Despite the considerable geographic expanse, the vast timeline, and the diversity of peoples that populated the landscape, you’ll find that nature connects them all. From the beadwork flower motifs, bird-shaped vessels, and stone animals that you’ll see on display in the museum, to the mountain, rain, and lightning spirits depicted in paintings and dioramas of sacred ceremonies, it’s clear that nature dominated our ancient world.

El Paso Municipal Rose Garden

The El Paso Municipal Rose Garden opened to the public in 1959 and now encompasses more than three acres.

In another one of the city’s natural enclaves, humans have taken the lead, wielding an influence over nature in the name of sheer beauty. The El Paso Municipal Rose Garden features almost 1,500 rose bushes and more than 400 varieties of roses thriving across a meticulously manicured garden. A waterfall, koi pond, wheelchair-accessible walkways, and lush arbors provide a stage for the plush display, a carefully organized network of beds featuring colorful roses with names like “Sunsprite,” “Pink Cascade,” “Marilyn Monroe,” and “Fragrant Cloud.” The Rose Garden first opened to the public in 1959 on 1 1/2 acres, the result of cooperation between the city and the El Paso Rose Society. Today, at more than twice the size and twice the roses, the garden is maintained by volunteers who prune, weed, and lead group tours through the garden during ideal blooming periods.

Next, leave the city traffic behind and experience a blend of native river habitat with El Paso’s suburban and industrial character via a stroll (or bicycle ride) on the Rio Grande Trail North, part of a still-developing Parks and Recreation Department greenbelt project. Not only does it offer a panoramic view of the Franklin Mountains, but it also provides unparalleled fitness and recreational opportunities. Currently, the trail winds approximately 10 miles from Country Club Road in the Upper Valley north to the Texas/New Mexico state line in Anthony, meandering alongside the banks of the Rio Grande. Birds abound, as do benches, which give birders and cyclists a bit of respite under canopies of shady mesquite. The trail, separated from urban activity by levees, provides a back-door view of homes, businesses, and factories while offering quiet solitude for cycling, jogging, and family walks.
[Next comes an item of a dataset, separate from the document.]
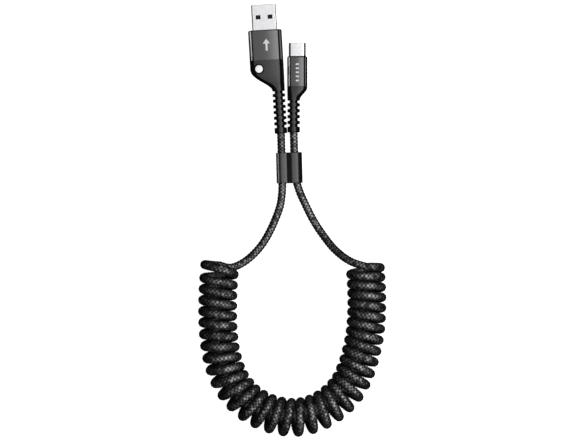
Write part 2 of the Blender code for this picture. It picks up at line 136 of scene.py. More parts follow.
def new_material(name, colour, roughness, metallic=0.0, others=None):
    """A material whose shader starts from the real surface's values; others are further sockets."""
    made = bpy.data.materials.new(name)
    made.use_nodes = True
    shader = made.node_tree.nodes["Principled BSDF"]
    values = {"Base Color": linear(colour), "Roughness": roughness, "Metallic": metallic}
    for key, value in {**values, **(others or {})}.items():
        shader.inputs[key].default_value = value
    return made, made.node_tree, shader


# %% World and floor
WHITE = (1, 1, 1, 1)
WORLD_PALE = 0.95
WORLD_FILL = 0.12
WORLD_MIRRORED = 0.008
FLOOR_GLOW = 0.85
FLOOR_SIZE = 14.0
FLOOR_DROP = 0.05 * MM

world = bpy.data.worlds.new("studio")
world.use_nodes = True
tree = world.node_tree
path_kind = add(tree, "LightPath")
strength = add(tree, "Mix", {0: path_kind.outputs["Is Camera Ray"], 2: WORLD_FILL, 3: WORLD_PALE})
strength = add(tree, "Mix", {0: path_kind.outputs["Is Glossy Ray"], 2: strength.outputs[0],
                             3: WORLD_MIRRORED})
sky = add(tree, "Background", {"Color": WHITE, "Strength": strength.outputs[0]})
tree.links.new(sky.outputs[0], tree.nodes["World Output"].inputs["Surface"])
bpy.context.scene.world = world
bpy.context.scene.view_settings.view_transform = "Standard"

bm = bmesh.new()
bmesh.ops.create_grid(bm, x_segments=1, y_segments=1, size=FLOOR_SIZE / 2)
bmesh.ops.translate(bm, vec=(0, 0, -FLOOR_DROP), verts=bm.verts)
floor_mesh = bpy.data.meshes.new("floor")
bm.to_mesh(floor_mesh)
bm.free()
floor = bpy.data.objects.new("floor", floor_mesh)
bpy.context.scene.collection.objects.link(floor)
board = new_material("back-lit white board", "f4f4f4", 0.9,
                     others={"Emission Color": WHITE, "Emission Strength": FLOOR_GLOW})[0]
floor_mesh.materials.append(board)
floor.visible_glossy = floor.visible_diffuse = False


# %% Softboxes
def softbox(name, place, aim, width, height, radiance):
    """A rectangular light that shines from place towards aim."""
    light = bpy.data.lights.new(name, "AREA")
    light.shape = "RECTANGLE"
    light.size, light.size_y = width, height
    light.energy = radiance * pi * width * height
    made = bpy.data.objects.new(name, light)
    made.location = place
    made.rotation_euler = (Vector(aim) - Vector(place)).to_track_quat("-Z", "Y").to_euler()
    made.visible_camera = False
    bpy.context.scene.collection.objects.link(made)
    return made


softbox("softbox_right", (0.51, 0, 1.6), (0.51, 0, 0), 0.80, 1.5, 4.0)
softbox("softbox_left", (-0.39, 0, 1.6), (-0.39, 0, 0), 0.96, 1.5, 1.2)
strips = [
    softbox("strip_left", (-0.32, 0.15, 0.055), (-0.01, 0.15, 0.004), 0.20, 0.08, 11.0),
    softbox("strip_right", (0.33, 0.15, 0.045), (0, 0.15, 0.004), 0.20, 0.07, 3.0),
]
cord_boxes = [
    softbox("softbox_cord_left", (-0.22, -0.10, 0.38), (0, -0.10, 0), 1.4, 0.3, 1.2),
    softbox("softbox_cord_right", (0.25, -0.10, 0.35), (0, -0.10, 0), 1.4, 0.4, 5.4),
]
clip_box = softbox("softbox_clip", (0.1, 0, 0.9), (0.1, 0, 0), 0.7, 1.5, 1.0)
clip_strip = softbox("strip_clip", (-0.32, 0, 0.035), (0, 0, 0.004), 0.06, 0.05, 24.0)
end_boxes = [
    softbox("softbox_far", (0, 1.2, 0.9), (0, 0, 0), 1.6, 1.0, 1.3),
    softbox("softbox_near", (0, -1.2, 0.9), (0, 0, 0), 1.6, 1.0, 1.3),
]

# %% [markdown]
# ## The cord's route
#
# The cord is one braided nylon tube, 4.1 mm thick. The two leads follow listed points, and the
# spring is a helix round a line that bends into a U. A loop works out its turns, and one smooth
# curve then runs through everything, so there's no kink where a lead enters the spring.
#
# A relaxed spring isn't even: its turns crowd together in the straight legs, most of all in the right
# one, and open in the bend. Its braid swells a little where nothing pulls it. Its first turn leans
# back over the lead.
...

El Paso is bound by valleys as well as mountains, including the Upper Valley to the north, where the metropolis eventually gives way to agriculture; and Mission Valley to the southeast. Mission Valley, named for the historic missions and presidio chapel established after the 1680 Pueblo revolt in present-day New Mexico, is dominated westward by the Ysleta Pueblo and its surrounding suburban development. But eastward you’ll find the more relaxed town of San Elizario and its historic district. This sleepy agrarian community comes alive on weekends when shops, taquerias, and galleries open their doors to visitors, particularly on the first Friday of each month during the San Elizario ArtWalk. The San Elizario Presidio Chapel, established in 1789 by the Spanish and named for the French patron saint of the military (Saint Elcear), often adds to the festivities by hosting events of its own. Just outside of town, a managed natural world takes over with miles of pecan farms creating an abundant patchwork of orchards. Several farms have set up shop, selling the fruits of their harvest online and in local stores, as well as every Saturday at the El Paso Downtown Art and Farmers Market.
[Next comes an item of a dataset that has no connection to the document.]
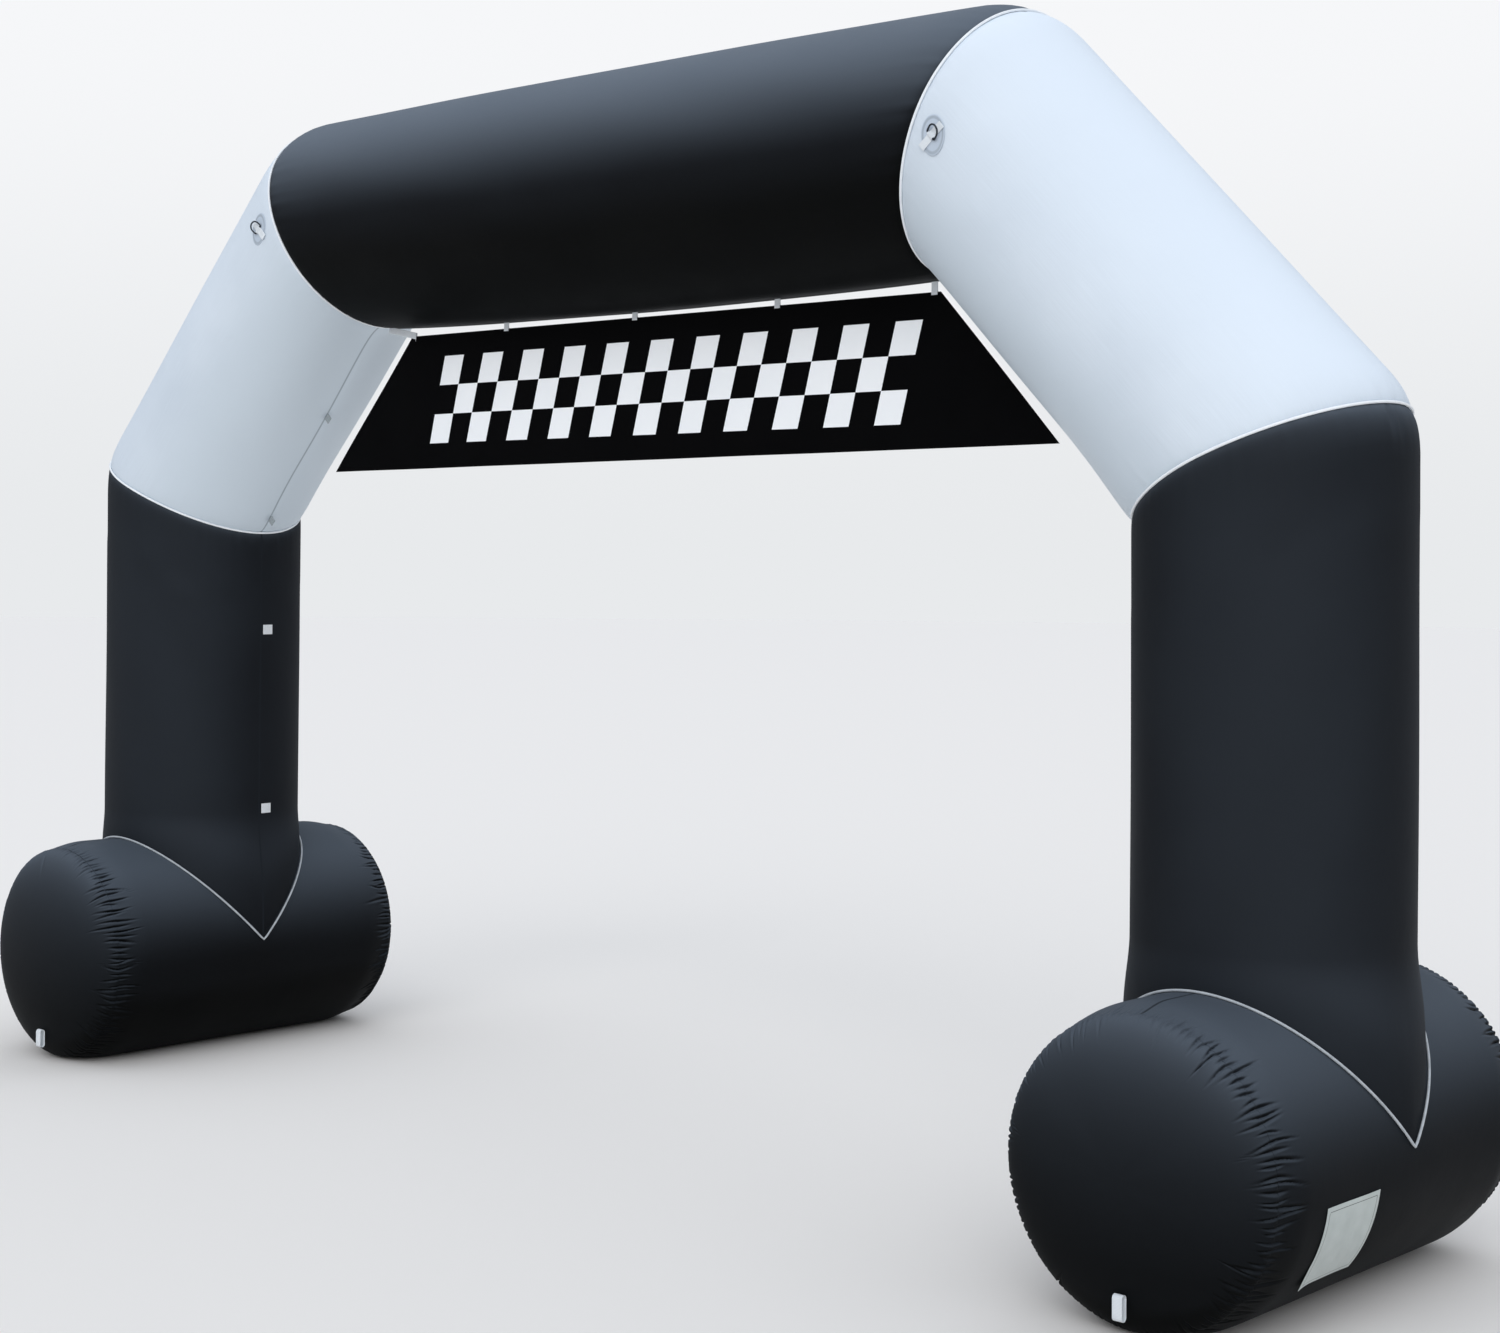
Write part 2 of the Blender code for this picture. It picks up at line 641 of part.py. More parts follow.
def main():
    beam = beam_tube()
    make_tube("beam_tube", beam, BLACK)
    make_banner()
    for number, x in enumerate(TIE_PLACES):
        make_tie(f"banner_tie_{number + 1}", x)
    for word, side in both_sides():
        shoulder = shoulder_tube(side)
        make_tube(f"shoulder_tube_{word}", shoulder, WHITE)
        make_leg(f"leg_tube_{word}", side)
        make_foot(f"foot_tube_{word}", side)
        make_elbow_piping(f"piping_lower_{word}", shoulder, True)
        make_elbow_piping(f"piping_upper_{word}", shoulder, False)
        make_saddle_piping(f"piping_saddle_{word}", side)
        for number, height in enumerate(TAB_HEIGHTS):
            make_seam_tab(f"seam_tab_{word}_{number + 1}", side, height)
        for number, height in enumerate(SQUARE_HEIGHTS):
            make_square(f"fastener_square_{word}_{number + 1}", side, height)
        for place, end in (("front", -1), ("back", 1)):
            make_cap(f"foot_cap_{word}_{place}", side, end)
            make_anchor_loop(f"anchor_loop_{word}_{place}", side, end)
            make_ring_patch(f"ring_patch_{word}_{place}", side, end)
            make_ring_strap(f"ring_strap_{word}_{place}", side, end)
            make_guy_ring(f"guy_ring_{word}_{place}", side, end)
    make_label("blank_label")


main()
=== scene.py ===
"""Inflatable race arch, dressed: black and white coated cloth, sewn, blown up and standing on two feet.

Metres, +Z up. X runs across the arch, Y from front (-Y) to back. The floor is z = 0 under its middle.
"""

from math import cos, pi, radians, sin, sqrt

import bpy
import numpy as np
from mathutils import Matrix, Vector


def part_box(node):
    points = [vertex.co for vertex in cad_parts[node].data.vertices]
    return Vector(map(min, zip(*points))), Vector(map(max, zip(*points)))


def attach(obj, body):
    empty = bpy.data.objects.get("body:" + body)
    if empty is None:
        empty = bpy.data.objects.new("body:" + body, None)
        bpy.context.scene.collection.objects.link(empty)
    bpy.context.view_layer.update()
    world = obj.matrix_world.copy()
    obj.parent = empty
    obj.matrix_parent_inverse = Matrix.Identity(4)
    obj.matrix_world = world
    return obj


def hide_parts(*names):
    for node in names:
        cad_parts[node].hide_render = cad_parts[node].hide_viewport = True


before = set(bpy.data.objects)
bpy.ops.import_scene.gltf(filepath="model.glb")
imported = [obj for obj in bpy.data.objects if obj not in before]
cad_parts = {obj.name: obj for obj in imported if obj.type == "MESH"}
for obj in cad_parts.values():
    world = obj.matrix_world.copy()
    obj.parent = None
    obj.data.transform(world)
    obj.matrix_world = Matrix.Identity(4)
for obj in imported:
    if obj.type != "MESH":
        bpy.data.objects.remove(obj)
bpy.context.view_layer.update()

# ---------------------------------------------------------------- sizes

# Tubes: places of the joints between their axes, and their radii
HALF_SPAN = 2.09
BEAM_HALF = 1.28
SHOULDER_Z = 1.885
BEAM_Z = 2.712
LEG_R = 0.324
SHOULDER_R = 0.330
BEAM_R = 0.350
BEAM_SAG = 0.005  # how far the middle of the blown-up beam sinks
LOW_JOINT_R = 0.326
HIGH_JOINT_R = 0.333
GAP = 0.0004  # between neighbouring pieces
SEAM_TUCK = 0.006  # how far a seam is drawn in
SEAM_FADE = 0.012
CORNER_ROUND = 0.26  # radius of the outer corner of a bend
INNER_DIP = 0.028  # how much lower a leg's top seam runs on its inner side
DIP_REACH = 0.15
PINCH = {-1: 0.028, 1: 0.004}  # how far a shoulder's inner side is drawn in below the beam
PINCH_START = 0.03
PINCH_REACH = 0.36
SLACK_WAVES = 7  # waves that make up a tube's slow unevenness
SPINE_DEPTH = 0.0022  # of the groove where a tube's panel is sewn to itself
SPINE_WIDTH = 0.005
TUBE_ACROSS = 192  # squares of a tube's cloth round it
TUBE_NEAR = (0.0, 0.003, 0.007, 0.012, 0.019, 0.028, 0.040, 0.055, 0.075, 0.10, 0.135, 0.18, 0.23)
TUBE_MIDDLE = 30  # rows of squares between the finer ones near its seams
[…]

The market, located in the city’s Union Plaza District, is a good place to sample the local produce. One of the market’s most community-oriented vendors is the Bowie Jardin, Cocina y Mercado. Developed by students at El Paso’s Bowie High School along with leaders of local nonprofits and businesses, the concept integrates a community garden with a culinary arts program. Students learn environmentally friendly growing techniques, how to prepare nutritious meals, and how to conduct business in an equitable and smart way. The project promotes healthy living, literally from the ground up.

The city, considered part of the largest international metroplex in the world, has been a destination of choice for travelers since the end of the 16th Century, perhaps because it had so much to offer the travel-weary as they struggled to negotiate a difficult voyage. Today, whether you’re on the road or on vacation, El Paso offers endless modern convenience at your fingertips. Thanks to the city’s abundance of parks, natural habitats, and outdoor recreation, El Paso complements this good life with a healthy life, naturally.